Similarly, the EPA’s assessment of its own proposal to roll back the Clean Power Plan, the Affordable Clean Energy proposal, found that the United States would face 1,400 additional premature deaths each year due to increases in air pollution under the new rule. The replacement regulation would also serve as a bailout for aging coal power plants, some of the biggest sources of greenhouse gases.
The National Climate Assessment, which is overseen by the White House, makes it even more difficult to argue for these changes since it shows just how dangerous climate change will be if the United States does nothing.
The National Climate Assessment could help activists fight Trump’s rollbacks
Many of the administration’s proposals to undo climate change regulations are tied down in lawsuits, so the White House has pursued a de facto policy of stalling to keep some rules from going into effect.
Now the National Climate Assessment gives environmental groups and activists more ammunition in their legal fight against these changes. “The report affirms what we’ve all known: The costs of climate change under a business as usual scenario are phenomenal,” said Michael Burger, executive director of the Sabin Center for Climate Change Law at Columbia University. “I think that this should help opponents of the rollbacks both politically and in court.”
Many environmental rules hinge on cost-benefit analyses.

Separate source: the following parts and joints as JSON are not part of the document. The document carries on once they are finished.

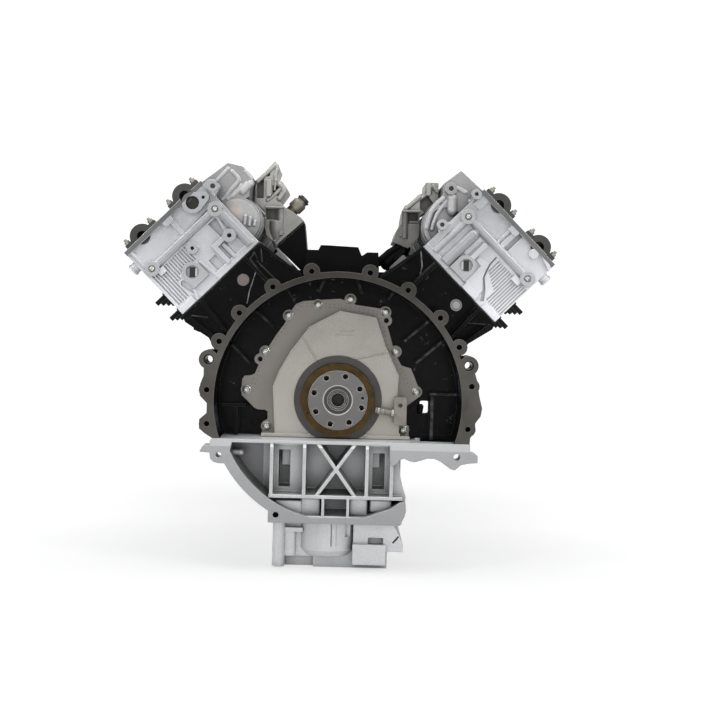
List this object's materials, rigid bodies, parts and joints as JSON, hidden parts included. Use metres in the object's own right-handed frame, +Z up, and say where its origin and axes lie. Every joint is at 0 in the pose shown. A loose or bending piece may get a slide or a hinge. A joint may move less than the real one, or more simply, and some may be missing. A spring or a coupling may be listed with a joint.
{
  "type": "v8 engine",
  "caption": "V engine long block seen from the flywheel end: black block with bell-housing ring, bright open-topped heads with camshafts, ribbed sump, turning crank train",
  "frame": {"origin": "crank axis at the rear face of the crank flange, where the flywheel seats", "axes": "+Y forward along the crank to the damper, +Z up, +X to the right seen from the flywheel end; the engine stands on its lower sump"},
  "size_m": [0.7402, 0.6332, 0.652],
  "materials": {
    "cylinder_block": "gloss black paint over casting, machined faces bare",
    "main_bearing_caps": "as cast, machined joints",
    "main_cap_bolts": "dark phosphated",
    "main_bearing_shells": "satin bearing alloy",
    "crankshaft": "dark forged steel, ground journals",
    "reluctor_ring": "yellow passivated steel look",
    "crank_sprocket": "oiled steel",
    "crank_damper": "satin black",
    "damper_bolt": "dark phosphated",
    "pistons": "machined",
    "piston_rings": "ground",
    "wrist_pins": "polished",
    "connecting_rods": "forged, shot peened",
    "rod_caps": "forged, shot peened",
    "rod_bolts": "dark phosphated",
    "rear_cover": "warm grey die casting",
    "rear_cover_bolts": "zinc plated",
    "rear_seal": "dark, matt",
    "crank_speed_sensor": "beige and silver",
    "core_plugs": "zinc plated",
    "upper_sump": "die casting",
    "lower_sump": "die casting",
    "sump_bolts": "zinc plated",
    "drain_plug": "zinc plated",
    "oil_pickup": "matt",
    "oil_pump": "casting",
    "left_head": "bright sand casting, machined faces",
    "right_head": "bright sand casting, machined faces",
    "head_end_bolts": "zinc plated",
    "head_gaskets": "layered steel",
    "head_bolts": "dark phosphated",
    "left_intake_camshaft": "ground lobes, oiled",
    "left_exhaust_camshaft": "ground lobes, oiled",
    "right_intake_camshaft": "ground lobes, oiled",
    "right_exhaust_camshaft": "ground lobes, oiled",
    "left_cam_caps": "dark grey",
    "right_cam_caps": "dark grey",
    "cam_cap_bolts": "yellow passivated",
    "valves": "ground",
    "valve_springs": "dark spring steel",
    "finger_followers": "pressed steel",
    "lash_adjusters": "ground",
    "exhaust_studs": "black",
    "left_inlet_plenum": "casting",
    "right_inlet_plenum": "casting",
    "left_valve_housing": "casting",
    "right_valve_housing": "casting",
    "valley_housing": "black",
    "coolant_pipes": "zinc plated tube",
    "coolant_sensor": "olive brown and black",
    "timing_chains": "oiled steel",
    "chain_guides": "dark nylon",
    "front_cover": "die casting",
    "front_cover_bolts": "zinc plated"
  },
  "bodies": {
    "engine": {"cylinder_block": "cylinder_block", "main_bearing_caps": "main_bearing_caps", "main_cap_bolts": "main_cap_bolts", "main_bearing_shells": "main_bearing_shells", "pistons": "pistons", "piston_rings": "piston_rings", "wrist_pins": "wrist_pins", "connecting_rods": "connecting_rods", "rod_caps": "rod_caps", "rod_bolts": "rod_bolts", "rear_cover": "rear_cover", "rear_cover_bolts": "rear_cover_bolts", "rear_seal": "rear_seal", "crank_speed_sensor": "crank_speed_sensor", "core_plugs": "core_plugs", "upper_sump": "upper_sump", "lower_sump": "lower_sump", "sump_bolts": "sump_bolts", "drain_plug": "drain_plug", "oil_pickup": "oil_pickup", "oil_pump": "oil_pump", "left_head": "left_head", "right_head": "right_head", "head_end_bolts": "head_end_bolts", "head_gaskets": "head_gaskets", "head_bolts": "head_bolts", "left_cam_caps": "left_cam_caps", "right_cam_caps": "right_cam_caps", "cam_cap_bolts": "cam_cap_bolts", "valves": "valves", "valve_springs": "valve_springs", "finger_followers": "finger_followers", "lash_adjusters": "lash_adjusters", "exhaust_studs": "exhaust_studs", "left_inlet_plenum": "left_inlet_plenum", "right_inlet_plenum": "right_inlet_plenum", "left_valve_housing": "left_valve_housing", "right_valve_housing": "right_valve_housing", "valley_housing": "valley_housing", "coolant_pipes": "coolant_pipes", "coolant_sensor": "coolant_sensor", "timing_chains": "timing_chains", "chain_guides": "chain_guides", "front_cover": "front_cover", "front_cover_bolts": "front_cover_bolts"},
    "crank_train": {"crankshaft": "crankshaft", "reluctor_ring": "reluctor_ring", "crank_sprocket": "crank_sprocket", "crank_damper": "crank_damper", "damper_bolt": "damper_bolt"},
    "left_intake_camshaft": {"left_intake_camshaft": "left_intake_camshaft"},
    "left_exhaust_camshaft": {"left_exhaust_camshaft": "left_exhaust_camshaft"},
    "right_intake_camshaft": {"right_intake_camshaft": "right_intake_camshaft"},
    "right_exhaust_camshaft": {"right_exhaust_camshaft": "right_exhaust_camshaft"}
  },
  "joints": [
    {"name": "crank_spin", "type": "hinge", "parent": "engine", "child": "crank_train", "pos_m": [0, 0, 0], "axis": [0, -1, 0], "continuous": true, "deforming": ["pistons", "piston_rings", "wrist_pins", "connecting_rods", "rod_caps", "rod_bolts", "timing_chains", "valves", "valve_springs", "finger_followers"]},
    {"name": "left_intake_cam_spin", "type": "hinge", "parent": "engine", "child": "left_intake_camshaft", "pos_m": [-0.24904, 0.239, 0.3141], "axis": [0, -1, 0], "continuous": true},
    {"name": "left_exhaust_cam_spin", "type": "hinge", "parent": "engine", "child": "left_exhaust_camshaft", "pos_m": [-0.3141, 0.239, 0.24904], "axis": [0, -1, 0], "continuous": true},
    {"name": "right_intake_cam_spin", "type": "hinge", "parent": "engine", "child": "right_intake_camshaft", "pos_m": [0.24904, 0.261, 0.3141], "axis": [0, -1, 0], "continuous": true},
    {"name": "right_exhaust_cam_spin", "type": "hinge", "parent": "engine", "child": "right_exhaust_camshaft", "pos_m": [0.3141, 0.261, 0.24904], "axis": [0, -1, 0], "continuous": true}
  ],
  "couplings": [
    {"joint": "left_intake_cam_spin", "follows": "crank_spin", "ratio": 0.5},
    {"joint": "left_exhaust_cam_spin", "follows": "crank_spin", "ratio": -0.5},
    {"joint": "right_intake_cam_spin", "follows": "crank_spin", "ratio": 0.5},
    {"joint": "right_exhaust_cam_spin", "follows": "crank_spin", "ratio": -0.5}
  ]
}
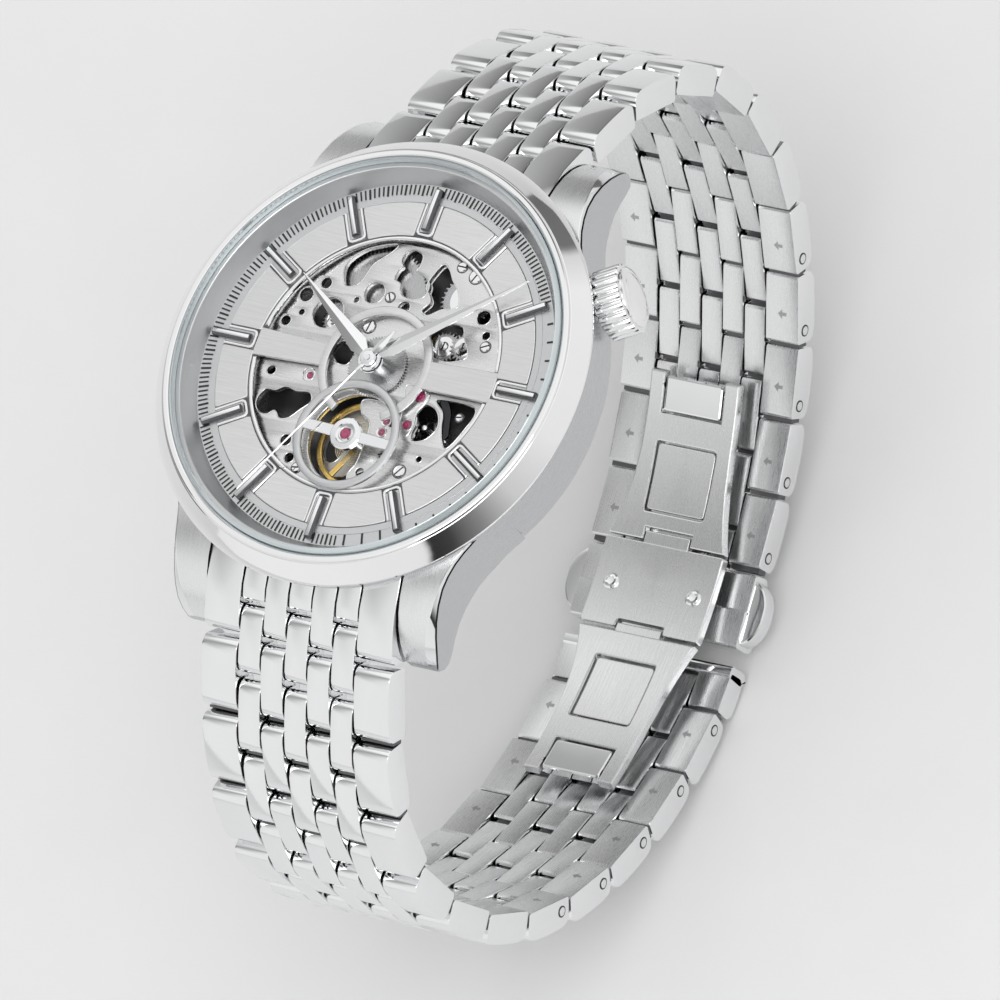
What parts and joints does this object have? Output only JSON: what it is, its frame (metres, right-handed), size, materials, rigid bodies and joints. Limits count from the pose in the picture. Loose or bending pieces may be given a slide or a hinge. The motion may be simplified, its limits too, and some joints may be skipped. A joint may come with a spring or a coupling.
{
  "type": "skeleton wristwatch",
  "caption": "Self-winding skeleton wristwatch with applied batons, an exposed balance and a steel bracelet closed into a loop by a folding clasp.",
  "frame": {"origin": "centre of the case back's flat outer face", "axes": "+Z out of the dial along the hands' arbors, +Y to 12 o'clock, +X to 3 o'clock"},
  "size_m": [0.0438, 0.0825, 0.0664],
  "materials": {
    "brushed_steel": "satin",
    "polished_steel": "polished",
    "dial_silver": "brushed silver",
    "movement_steel": "brushed",
    "gilt_brass": "gilded",
    "clear_glass": "polished"
  },
  "bodies": {
    "watch_head": {"case_middle": "brushed_steel", "bezel": "polished_steel", "crystal": "clear_glass", "case_back": "brushed_steel", "back_window": "clear_glass", "end_link_12": "brushed_steel", "end_link_6": "brushed_steel", "minute_ring": "dial_silver", "dial": "dial_silver", "movement_holder": "movement_steel", "main_plate": "movement_steel", "train_bridge": "movement_steel", "balance_bridge": "polished_steel"},
    "row_12_01": {"row_12_01": "polished_steel"},
    "row_12_02": {"row_12_02": "polished_steel"},
    "row_12_03": {"row_12_03": "polished_steel"},
    "row_12_04": {"row_12_04": "polished_steel"},
    "row_12_05": {"row_12_05": "polished_steel"},
    "row_12_06": {"row_12_06": "polished_steel"},
    "row_12_07": {"row_12_07": "polished_steel"},
    "row_12_08": {"row_12_08": "polished_steel"},
    "row_12_09": {"row_12_09": "polished_steel"},
    "row_12_10": {"row_12_10": "polished_steel"},
    "row_12_11": {"row_12_11": "polished_steel"},
    "clasp_cover": {"clasp_cover": "polished_steel", "clasp_tongue_12": "brushed_steel"},
    "row_6_01": {"row_6_01": "polished_steel"},
    "row_6_02": {"row_6_02": "polished_steel"},
    "row_6_03": {"row_6_03": "polished_steel"},
    "row_6_04": {"row_6_04": "polished_steel"},
    "row_6_05": {"row_6_05": "polished_steel"},
    "row_6_06": {"row_6_06": "polished_steel"},
    "row_6_07": {"row_6_07": "polished_steel"},
    "row_6_08": {"row_6_08": "polished_steel"},
    "row_6_09": {"row_6_09": "polished_steel"},
    "row_6_10": {"row_6_10": "polished_steel"},
    "row_6_11": {"row_6_11": "polished_steel"},
    "clasp_end": {"clasp_end_piece": "polished_steel", "clasp_tongue_6": "brushed_steel"},
    "clasp_frame_6": {"clasp_frame_6": "brushed_steel"},
    "clasp_frame_12": {"clasp_frame_12": "brushed_steel"},
    "clasp_centre": {"clasp_centre_plate": "brushed_steel"},
    "seconds": {"seconds_hand": "polished_steel", "fourth_wheel": "gilt_brass"},
    "minutes": {"minute_hand": "polished_steel", "cannon_pinion": "polished_steel"},
    "hours": {"hour_hand": "polished_steel", "hour_wheel": "movement_steel"},
    "third_wheel": {"third_wheel": "gilt_brass"},
    "escape_wheel": {"escape_wheel": "polished_steel"},
    "barrel": {"barrel": "movement_steel"},
    "pallet_fork": {"pallet_fork": "movement_steel"},
    "balance": {"balance_wheel": "gilt_brass", "hairspring": "gilt_brass"},
    "rotor": {"rotor": "movement_steel"},
    "setting_lever": {"setting_lever": "movement_steel"},
    "crown": {"crown": "polished_steel", "winding_stem": "polished_steel"}
  },
  "joints": [
    {"name": "row_12_01_hinge", "type": "hinge", "parent": "watch_head", "child": "row_12_01", "pos_m": [0, 0.0266, 0.0017], "axis": [1, 0, 0], "range_deg": [0, 3.7]},
    {"name": "row_12_02_hinge", "type": "hinge", "parent": "row_12_01", "child": "row_12_02", "pos_m": [0, 0.03245, -0.00239], "axis": [1, 0, 0], "range_deg": [0, 14.3]},
    {"name": "row_12_03_hinge", "type": "hinge", "parent": "row_12_02", "child": "row_12_03", "pos_m": [0, 0.03708, -0.00783], "axis": [1, 0, 0], "range_deg": [0, 17.2]},
    {"name": "row_12_04_hinge", "type": "hinge", "parent": "row_12_03", "child": "row_12_04", "pos_m": [0, 0.03986, -0.0144], "axis": [1, 0, 0], "range_deg": [0, 20.4]},
    {"name": "row_12_05_hinge", "type": "hinge", "parent": "row_12_04", "child": "row_12_05", "pos_m": [0, 0.04013, -0.02154], "axis": [1, 0, 0], "range_deg": [0, 15.3]},
    {"name": "row_12_06_hinge", "type": "hinge", "parent": "row_12_05", "child": "row_12_06", "pos_m": [0, 0.03846, -0.02848], "axis": [1, 0, 0], "range_deg": [0, 13.4]},
    {"name": "row_12_07_hinge", "type": "hinge", "parent": "row_12_06", "child": "row_12_07", "pos_m": [0, 0.03521, -0.03484], "axis": [1, 0, 0], "range_deg": [0, 12.2]},
    {"name": "row_12_08_hinge", "type": "hinge", "parent": "row_12_07", "child": "row_12_08", "pos_m": [0, 0.03066, -0.04034], "axis": [1, 0, 0], "range_deg": [0, 11]},
    {"name": "row_12_09_hinge", "type": "hinge", "parent": "row_12_08", "child": "row_12_09", "pos_m": [0, 0.02511, -0.04484], "axis": [1, 0, 0], "range_deg": [0, 10]},
    {"name": "row_12_10_hinge", "type": "hinge", "parent": "row_12_09", "child": "row_12_10", "pos_m": [0, 0.01885, -0.04827], "axis": [1, 0, 0], "range_deg": [0, 9.1]},
    {"name": "row_12_11_hinge", "type": "hinge", "parent": "row_12_10", "child": "row_12_11", "pos_m": [0, 0.01212, -0.05064], "axis": [1, 0, 0], "range_deg": [0, 8.6]},
    {"name": "clasp_cover_hinge", "type": "hinge", "parent": "row_12_11", "child": "clasp_cover", "pos_m": [0, 0.00509, -0.05193], "axis": [1, 0, 0], "range_deg": [-0.7, 2]},
    {"name": "row_6_01_hinge", "type": "hinge", "parent": "watch_head", "child": "row_6_01", "pos_m": [0, -0.0266, 0.0017], "axis": [-1, 0, 0], "range_deg": [0, 7.7]},
    {"name": "row_6_02_hinge", "type": "hinge", "parent": "row_6_01", "child": "row_6_02", "pos_m": [0, -0.03215, -0.00279], "axis": [-1, 0, 0], "range_deg": [0, 12.3]},
    {"name": "row_6_03_hinge", "type": "hinge", "parent": "row_6_02", "child": "row_6_03", "pos_m": [0, -0.03659, -0.00838], "axis": [-1, 0, 0], "range_deg": [0, 17.6]},
    {"name": "row_6_04_hinge", "type": "hinge", "parent": "row_6_03", "child": "row_6_04", "pos_m": [0, -0.0391, -0.01507], "axis": [-1, 0, 0], "range_deg": [0, 19.7]},
    {"name": "row_6_05_hinge", "type": "hinge", "parent": "row_6_04", "child": "row_6_05", "pos_m": [0, -0.03917, -0.02221], "axis": [-1, 0, 0], "range_deg": [0, 13.4]},
    {"name": "row_6_06_hinge", "type": "hinge", "parent": "row_6_05", "child": "row_6_06", "pos_m": [0, -0.03756, -0.02916], "axis": [-1, 0, 0], "range_deg": [0, 12]},
    {"name": "row_6_07_hinge", "type": "hinge", "parent": "row_6_06", "child": "row_6_07", "pos_m": [0, -0.03449, -0.03561], "axis": [-1, 0, 0], "range_deg": [0, 11.5]},
    {"name": "row_6_08_hinge", "type": "hinge", "parent": "row_6_07", "child": "row_6_08", "pos_m": [0, -0.03017, -0.0413], "axis": [-1, 0, 0], "range_deg": [0, 10.8]},
    {"name": "row_6_09_hinge", "type": "hinge", "parent": "row_6_08", "child": "row_6_09", "pos_m": [0, -0.02483, -0.04604], "axis": [-1, 0, 0], "range_deg": [0, 10.2]},
    {"name": "row_6_10_hinge", "type": "hinge", "parent": "row_6_09", "child": "row_6_10", "pos_m": [0, -0.01872, -0.04973], "axis": [-1, 0, 0], "range_deg": [0, 9.7]},
    {"name": "row_6_11_hinge", "type": "hinge", "parent": "row_6_10", "child": "row_6_11", "pos_m": [0, -0.01206, -0.05229], "axis": [-1, 0, 0], "range_deg": [0, 9.4]},
    {"name": "clasp_end_hinge", "type": "hinge", "parent": "row_6_11", "child": "clasp_end", "pos_m": [0, -0.00506, -0.05371], "axis": [-1, 0, 0], "range_deg": [-2.5, 1]},
    {"name": "clasp_frame_6_hinge", "type": "hinge", "parent": "clasp_end", "child": "clasp_frame_6", "pos_m": [0, -0.01605, -0.04729], "axis": [1, 0, 0], "range_deg": [0, 80]},
    {"name": "clasp_frame_12_hinge", "type": "hinge", "parent": "clasp_cover", "child": "clasp_frame_12", "pos_m": [0, 0.02033, -0.04391], "axis": [-1, 0, 0], "range_deg": [0, 80]},
    {"name": "clasp_centre_hinge", "type": "hinge", "parent": "clasp_frame_12", "child": "clasp_centre", "pos_m": [0, 0.00734, -0.04869], "axis": [-1, 0, 0], "range_deg": [0, 80]},
    {"name": "seconds_turn", "type": "hinge", "parent": "watch_head", "child": "seconds", "pos_m": [0, 0, 0.0086], "axis": [0, 0, 1], "continuous": true},
    {"name": "minutes_turn", "type": "hinge", "parent": "watch_head", "child": "minutes", "pos_m": [0, 0, 0.0086], "axis": [0, 0, 1], "continuous": true},
    {"name": "hours_turn", "type": "hinge", "parent": "watch_head", "child": "hours", "pos_m": [0, 0, 0.0086], "axis": [0, 0, 1], "continuous": true},
    {"name": "third_wheel_turn", "type": "hinge", "parent": "watch_head", "child": "third_wheel", "pos_m": [0.0039, 0.003, 0.0086], "axis": [0, 0, 1], "continuous": true},
    {"name": "escape_wheel_turn", "type": "hinge", "parent": "watch_head", "child": "escape_wheel", "pos_m": [0.0062, -0.0043, 0.0086], "axis": [0, 0, 1], "continuous": true},
    {"name": "barrel_turn", "type": "hinge", "parent": "watch_head", "child": "barrel", "pos_m": [-0.0032, 0.0065, 0.0086], "axis": [0, 0, 1], "continuous": true},
    {"name": "pallet_fork_turn", "type": "hinge", "parent": "watch_head", "child": "pallet_fork", "pos_m": [0.0046, -0.0056, 0.0086], "axis": [0, 0, 1], "range_deg": [-5, 5]},
    {"name": "balance_turn", "type": "hinge", "parent": "watch_head", "child": "balance", "pos_m": [0, -0.00695, 0.0086], "axis": [0, 0, 1], "range_deg": [-270, 270], "stiffness_Nm_per_rad": 0.000001},
    {"name": "rotor_turn", "type": "hinge", "parent": "watch_head", "child": "rotor", "pos_m": [0, 0, 0.0086], "axis": [0, 0, 1], "continuous": true},
    {"name": "crown_pull", "type": "slide", "parent": "watch_head", "child": "setting_lever", "axis": [0.866, 0.5, 0], "range_m": [0, 0.001]},
    {"name": "crown_turn", "type": "hinge", "parent": "setting_lever", "child": "crown", "pos_m": [0, 0, 0.0053], "axis": [0.866, 0.5, 0], "continuous": true}
  ],
  "couplings": [
    {"joint": "minutes_turn", "follows": "seconds_turn", "ratio": 0.016667},
    {"joint": "hours_turn", "follows": "seconds_turn", "ratio": 0.0013889},
    {"joint": "third_wheel_turn", "follows": "seconds_turn", "ratio": -0.125},
    {"joint": "escape_wheel_turn", "follows": "seconds_turn", "ratio": -10},
    {"joint": "barrel_turn", "follows": "seconds_turn", "ratio": -0.0020833}
  ]
}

While the latest assessment doesn’t explicitly make that calculation, it does show that climate change places a huge economic burden on the United States, which undermines the government’s efforts to ignore or downplay the issue. That this report comes from Trump’s White House only gives it more weight.
But will the latest volume of the National Climate Assessment force Trump to reconsider? It’s unlikely. “Unfortunately, I think that for this White House, it won’t change a thing,” Burger said.